**WHAT YOU ARE ASKED TO DO**
All of the material below is to be returned exactly.

**DATA BLOCK**
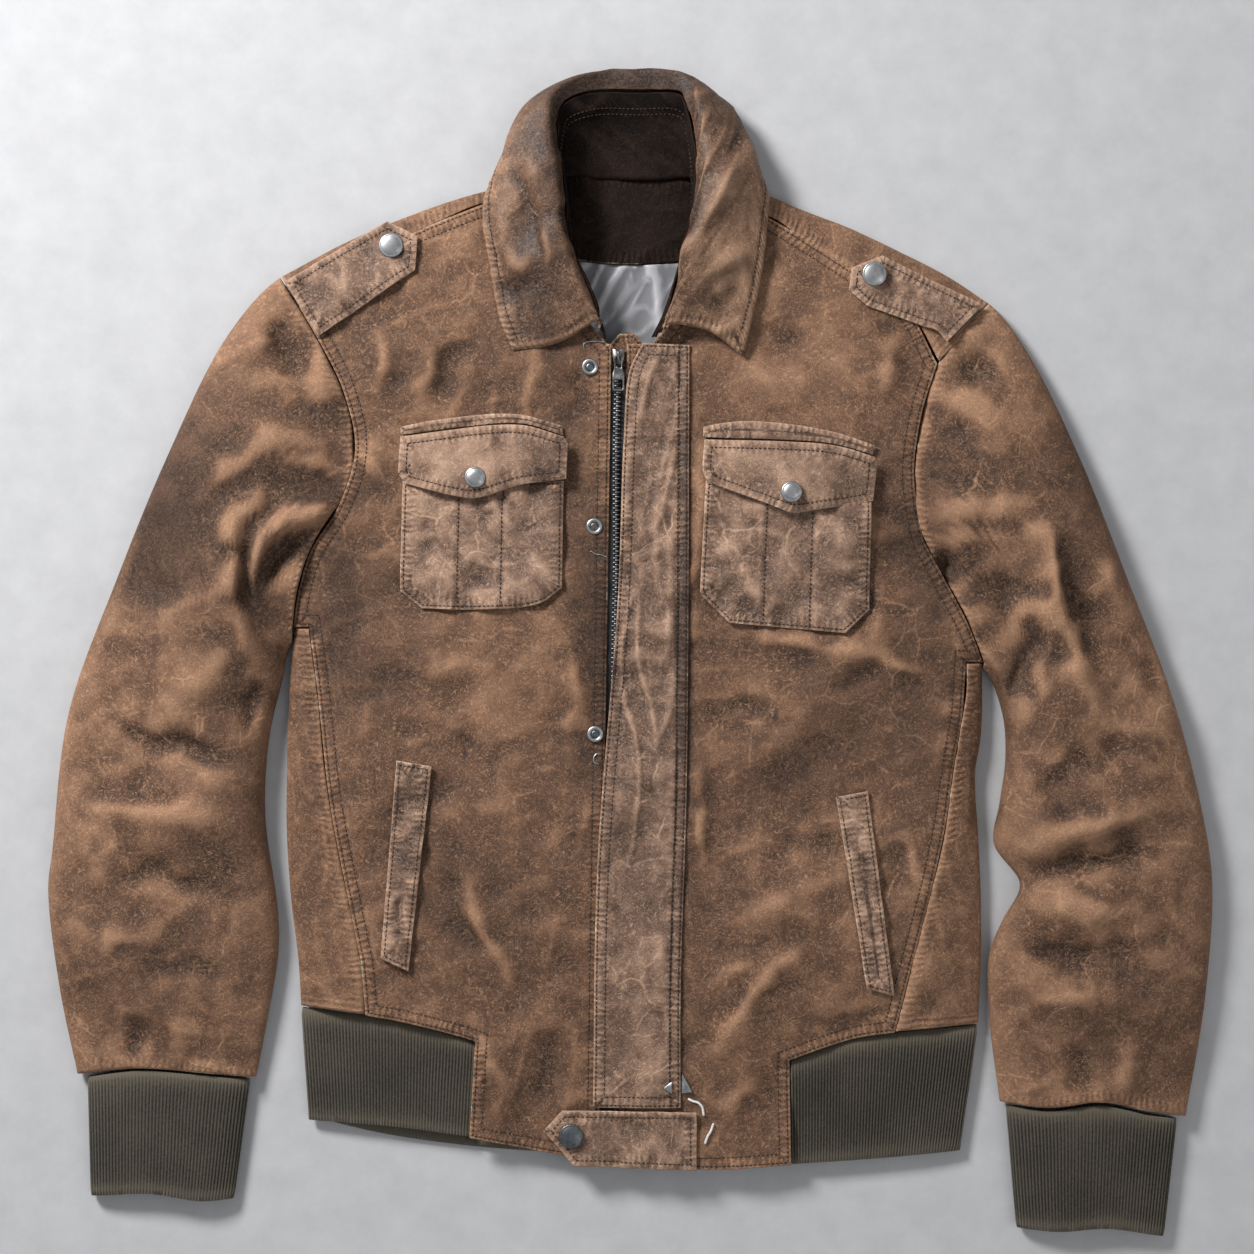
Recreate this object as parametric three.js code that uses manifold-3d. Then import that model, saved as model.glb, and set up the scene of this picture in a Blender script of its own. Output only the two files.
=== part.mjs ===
// A worn leather field jacket with a rib-knit hem and cuffs, laid flat on its back and zipped up.
// Millimetres. The surface it lies on is z = 0, +Y runs towards the collar, and +X is the wearer's left.
// Each cut piece of the garment is one thin-walled solid; pieces that are sewn together stand a hair apart.

import * as THREE from 'three';
import { mergeVertices } from 'three/addons/utils/BufferGeometryUtils.js';
import Module from 'manifold-3d';

const wasm = await Module();
wasm.setup();

// ---------------------------------------------------------------- driving dimensions

const CLOTH = 2.0; // leather with its lining
const STRAP = 2.2; // leather turned over on itself
const RIB_KNIT = 2.8; // doubled rib knit
const SEAM_GAP = 0.25; // each sewn edge stands back by this
const LAYER_GAP = 0.4; // between a panel and what lies on it
const GRID = 25; // pitch of the shared grid that all flat-laid pieces take their height from
const EDGE_TOP = 13; // height of the upper layer close to a folded side
const CROWN_TOP = 22; // height of the upper layer at the chest
const EDGE_SOFTNESS = 38; // how far in from a side the upper layer reaches its crown
const HEM_Y = -340;
const HEM_FADE = 150; // the body flattens over this length towards the hem
const HEM_RISE_SHARE = 0.35;
const FOLD_MID = 6; // height of the outermost line of a folded side
const SIDE_UNDER = 22; // how far the side panels turn in under the body
const ZIP_GAP = 10; // between the two front edges

const LEATHER = { color: 0x6b4a35, roughness: 0.8, metalness: 0 };
const LEATHER_LIGHT = { color: 0x80573c, roughness: 0.75, metalness: 0 };
const RIB = { color: 0x37332b, roughness: 1, metalness: 0 };
const LINING = { color: 0x3a3638, roughness: 0.5, metalness: 0 };
const METAL = { color: 0x7d8084, roughness: 0.35, metalness: 1 };
const TAPE = { color: 0x2a2624, roughness: 0.9, metalness: 0 };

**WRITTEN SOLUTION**
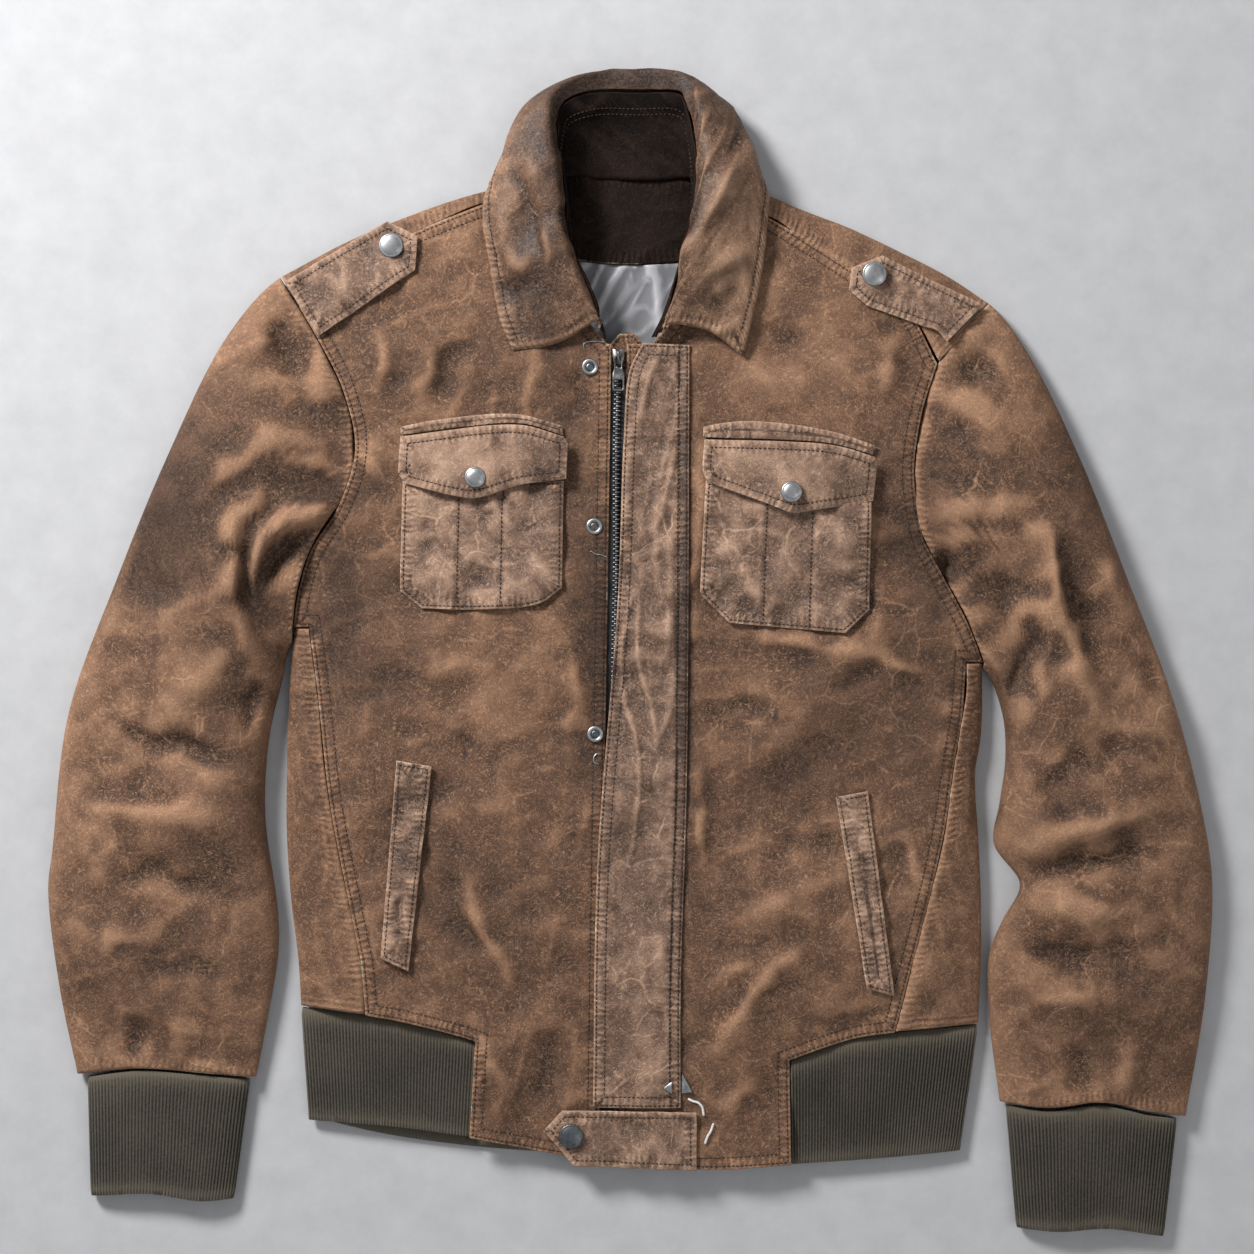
Recreate this object as parametric three.js code that uses manifold-3d. Then import that model, saved as model.glb, and set up the scene of this picture in a Blender script of its own. Output only the two files.
=== part.mjs ===
// A worn leather field jacket with a rib-knit hem and cuffs, laid flat on its back and zipped up.
// Millimetres. The surface it lies on is z = 0, +Y runs towards the collar, and +X is the wearer's left.
// Each cut piece of the garment is one thin-walled solid; pieces that are sewn together stand a hair apart.

import * as THREE from 'three';
import { mergeVertices } from 'three/addons/utils/BufferGeometryUtils.js';
import Module from 'manifold-3d';

const wasm = await Module();
wasm.setup();

// ---------------------------------------------------------------- driving dimensions

const CLOTH = 2.0; // leather with its lining
const STRAP = 2.2; // leather turned over on itself
const RIB_KNIT = 2.8; // doubled rib knit
const SEAM_GAP = 0.25; // each sewn edge stands back by this
const LAYER_GAP = 0.4; // between a panel and what lies on it
const GRID = 25; // pitch of the shared grid that all flat-laid pieces take their height from
const EDGE_TOP = 13; // height of the upper layer close to a folded side
const CROWN_TOP = 22; // height of the upper layer at the chest
const EDGE_SOFTNESS = 38; // how far in from a side the upper layer reaches its crown
const HEM_Y = -340;
const HEM_FADE = 150; // the body flattens over this length towards the hem
const HEM_RISE_SHARE = 0.35;
const FOLD_MID = 6; // height of the outermost line of a folded side
const SIDE_UNDER = 22; // how far the side panels turn in under the body
const ZIP_GAP = 10; // between the two front edges

const LEATHER = { color: 0x6b4a35, roughness: 0.8, metalness: 0 };
const LEATHER_LIGHT = { color: 0x80573c, roughness: 0.75, metalness: 0 };
const RIB = { color: 0x37332b, roughness: 1, metalness: 0 };
const LINING = { color: 0x3a3638, roughness: 0.5, metalness: 0 };
const METAL = { color: 0x7d8084, roughness: 0.35, metalness: 1 };
const TAPE = { color: 0x2a2624, roughness: 0.9, metalness: 0 };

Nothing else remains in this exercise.